When the busy season is finally over, Grove gets to spend time with his family.

“There are times when you know it’s going to slow down, and so you kind of work your schedule about vacations around that,” he said. “The nice thing about our sport is that our sport is over by Christmas time for sure, so we never have to miss Christmas like basketball does by playing in tournaments over the holidays.”

And when the year revs back up, his family gets to see Grove coaching in the matches.

“On school nights, they don’t as much, because it’s hard to get them calmed down after the match,” he said. “But on the weekends, they come, and they watch, and they’re very supportive.”

Now, Grove is passing on his love for volleyball to his oldest child, Kaitlyn, 10.

“She’s playing on a little Manhattan city team,” Grove said. “She enjoys it. I don’t know if that’s where her future will lie; I don’t know if that’s what she wants to do. I’m not going to force it on her. I’ll be supportive of whatever she wants to do, whether it’s sports or not.”

The passing of skills from coach to player is one of the reasons Grove enjoys his job, he said.

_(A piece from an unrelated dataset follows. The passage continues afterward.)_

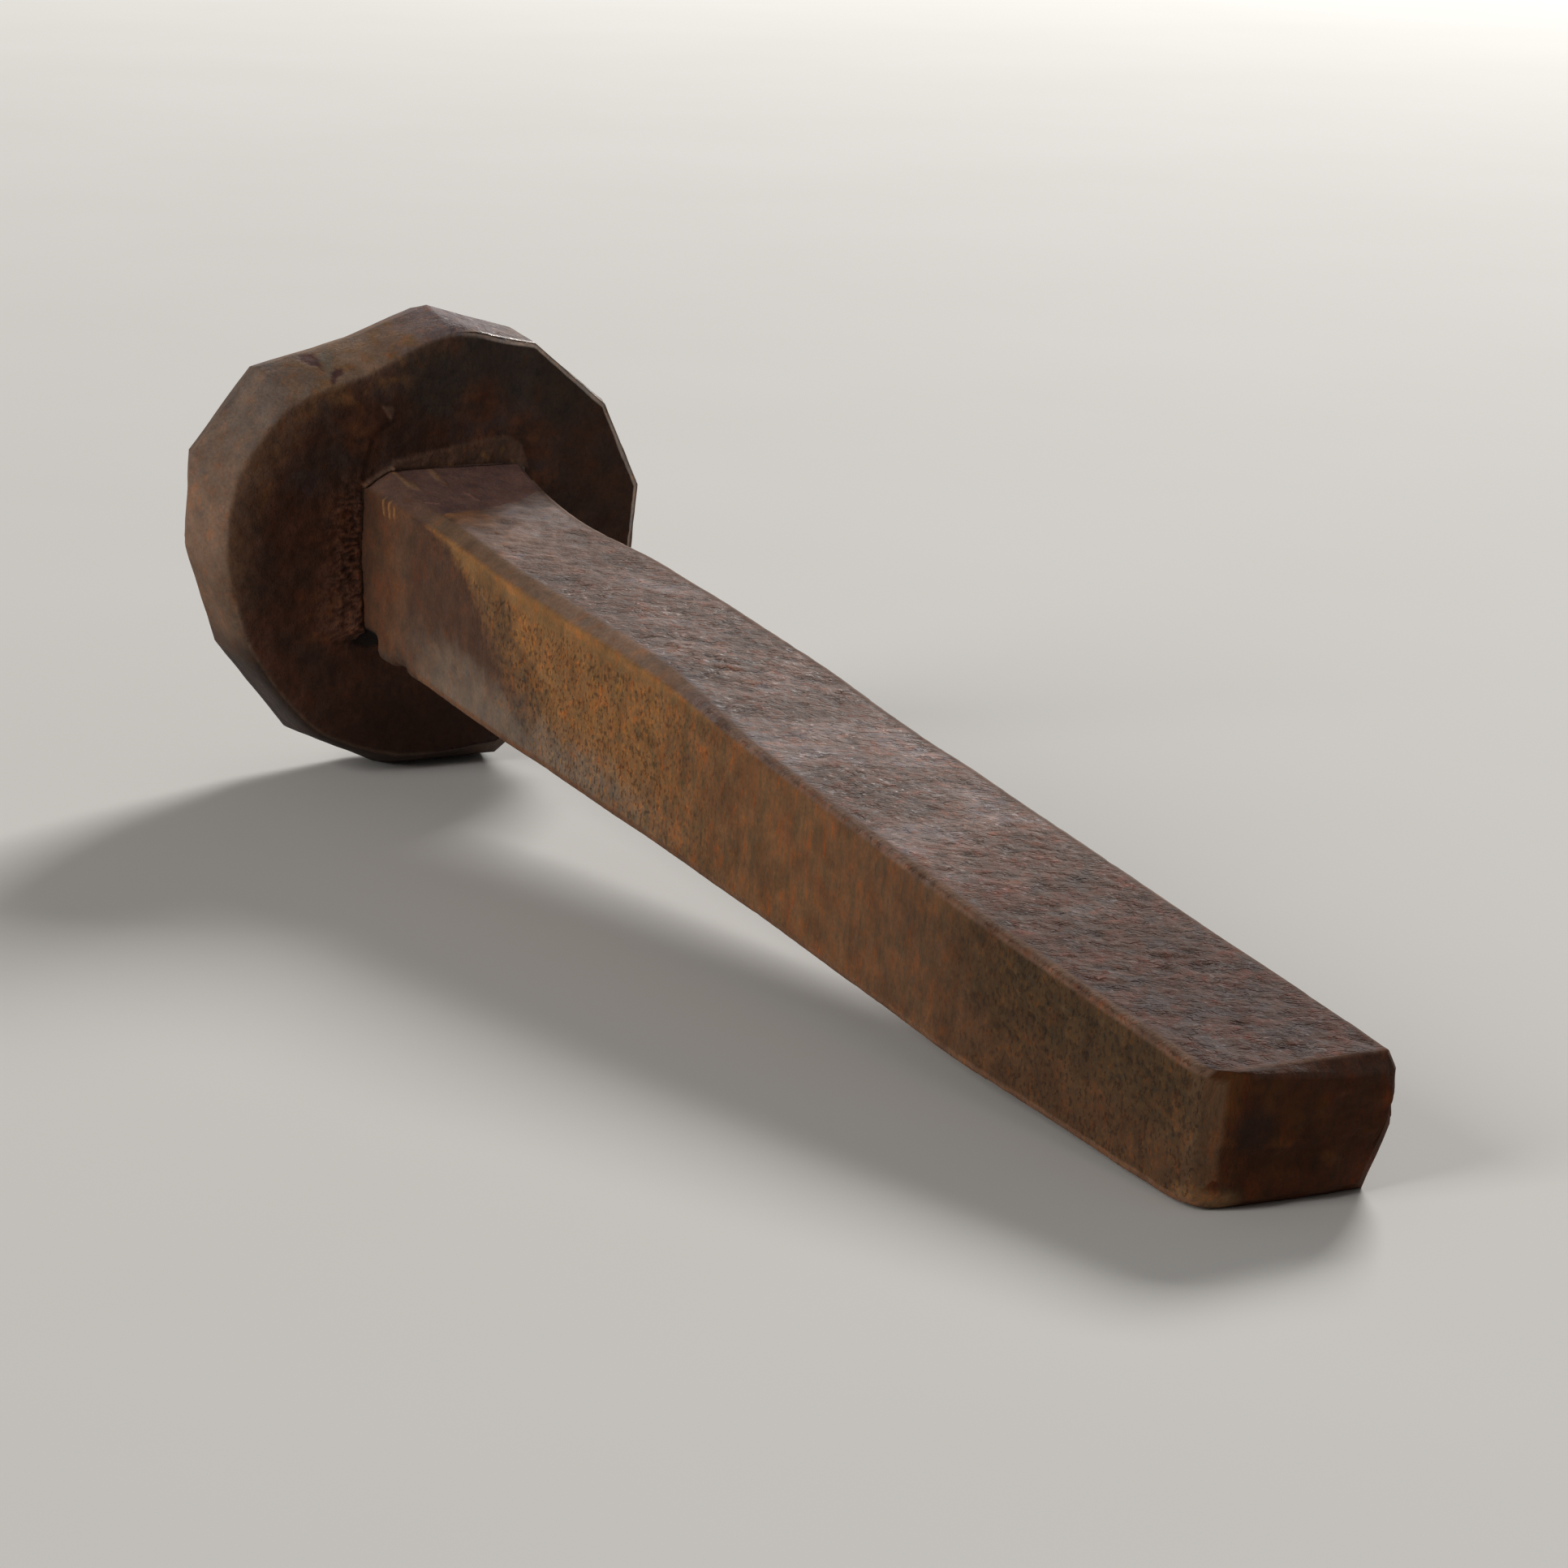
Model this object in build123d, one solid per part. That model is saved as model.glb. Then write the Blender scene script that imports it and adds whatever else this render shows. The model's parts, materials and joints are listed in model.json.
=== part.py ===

“I love coaching, because I love being around young people, and I love seeing the light go on in their eyes when they pick up something, like when they learn something,” Grove said. “I like watching them grow.

“I like watching them mature and become really good women in society.”

Additionally, Grove said he is very happy working with head coach Suzie Fritz, partly because she allows him a great deal of autonomy.

“We believe very similarly on our defensive principles, so she gives me a lot of leeway to take that area and take ownership of that,” he said. “It’s one of the reasons I’ve stayed around here, is because I have so much input and we work really well together.”

In the past seven seasons, Grove has earned a 151-71 record with the Wildcats and a first-place finish in the conference, making him a valuable asset to K-State’s program.